Work was pretty normal and went by rather quickly as Fridays are concerned. I was on my way to an afternoon meeting with a beautiful friend of mine, looking to share some insight on questions that had to do with learning how to recognize a healthier way to respond and engage in relationship. When I become conscious for the umpteenth time in the last week or so that I had this rather obstinate and in general irritable non-cooperative disposition rising inside of me. Once again I found myself pushing it away thinking that later I needed to look at what in the world that was…that feeling of…well…I think it was discouragement.

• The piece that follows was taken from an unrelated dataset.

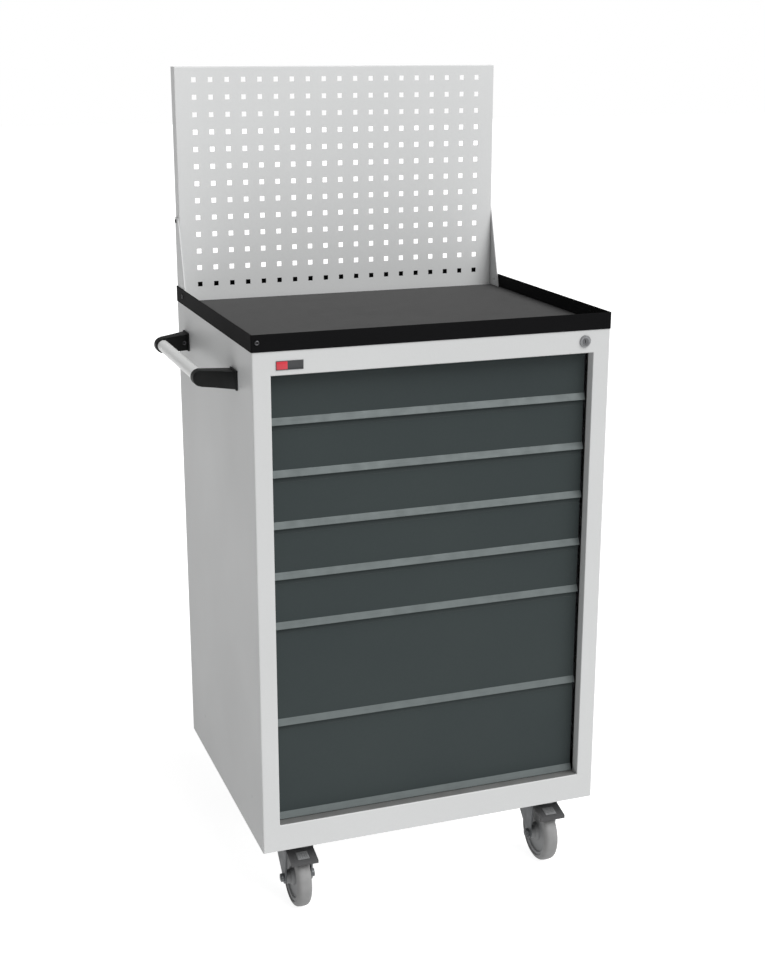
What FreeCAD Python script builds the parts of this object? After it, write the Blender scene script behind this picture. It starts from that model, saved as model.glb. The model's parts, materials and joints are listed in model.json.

Trying to will myself to focus instead on the upcoming time with my dear friend, time which has always been bathed in the scriptures. Her insight has and I believe always will, include the beautiful way she weaves the loving word of God into whatever topic we discuss. I look forward to our times together with childlike excitement because I know that God’s Presence saturates that time and in it I will receive a treasure from Him, a gift to unwrap, meant just for me. That time to me feels wonderfully holy.
Needless to say, the rather disagreeable way I found myself feeling caught my attention as I was driving to meet up with her. Despite the fact I had become aware of that contrary feeling once again; I shoved it into the “I’ll deal with that later” file in my head and pulled up to Kaladi Brothers.
Clearly, God had a different plan than I did. Although I distinctly remember trying to shove the offensive feelings aside, they came up in the most inopportune time, spilling out of my mouth as if I were trying to expel them before I could rein them in.
We had been talking about (actually, she was helping me wrap my head and heart around true things that God intended for) the role of families. We had just started discussing needs that we were created with—the need to be loved and to have a sense of value or worth…and how people can profoundly experience God’s love, forgiveness and strength in families that model God’s character for the children…
For some reason the darkness of that discouraged feeling from earlier had started setting in like ominous clouds foretelling the coming of a storm…I felt them rolling in and I fought to keep them away. Though like trying to fight away a natural cloud, my mental push against an intangible vapor did absolutely nothing to keep the fog from rolling in.
Through the topic of discussion, I thought about the way that I grew up—
I thought about the critical words of a drunken father—
I thought about the passiveness and weakness of a beaten down mother—
I thought about what daily life looked like…felt like…sounded like…
Wave after wave it hit me and I felt nauseated by the mental assault that no one else saw.
Psalms 55:22 “Cast your burden on the Lord, and he will sustain you; he will never permit the righteous to be moved.”
Her voice cut through the tidal wave of memories that I fearfully saw bearing down on me at the horizon of my mind—and asked… “Jewel, what does your relationship with God feel like, look like and sound like…?” An unseen hand split the hidden tidal wave and dissipated the power and force behind it and then continued on to cut through the dark clouds in my head and a tremendous flooding of light shone on my entire body. My face softened and with recognition in my eyes, they filled with tears and I said, “it feels like joy, like forgiveness, like acceptance, like being known…” and I dropped my head into my folded arms at the table and I wept into the bend at my elbow.
John 14:1 “Let not your hearts be troubled. Believe in God; believe also in me.”
I found myself not even realizing the lies I was believing. It was as if my friends words were the channel to Christ that I needed to keep breathing. They brought me to the truth I needed. They brought me to the reassurance I needed. They brought me to the recognition that I was letting discouragement slowly smother me. Her words were God’s beautiful reminder to me that my heart needed to be ruled by His promises laid out for me in His word—not by the fleeting emotions of the day.
Romans 8:35,37 “Who shall separate us from the love of Christ? Shall tribulation, or distress, or persecution, or famine, or nakedness, or danger, or sword? No, in all these things we are more than conquerors through him who loved us.”
Tears of gratitude and recognition of the beauty of the truth had me undone.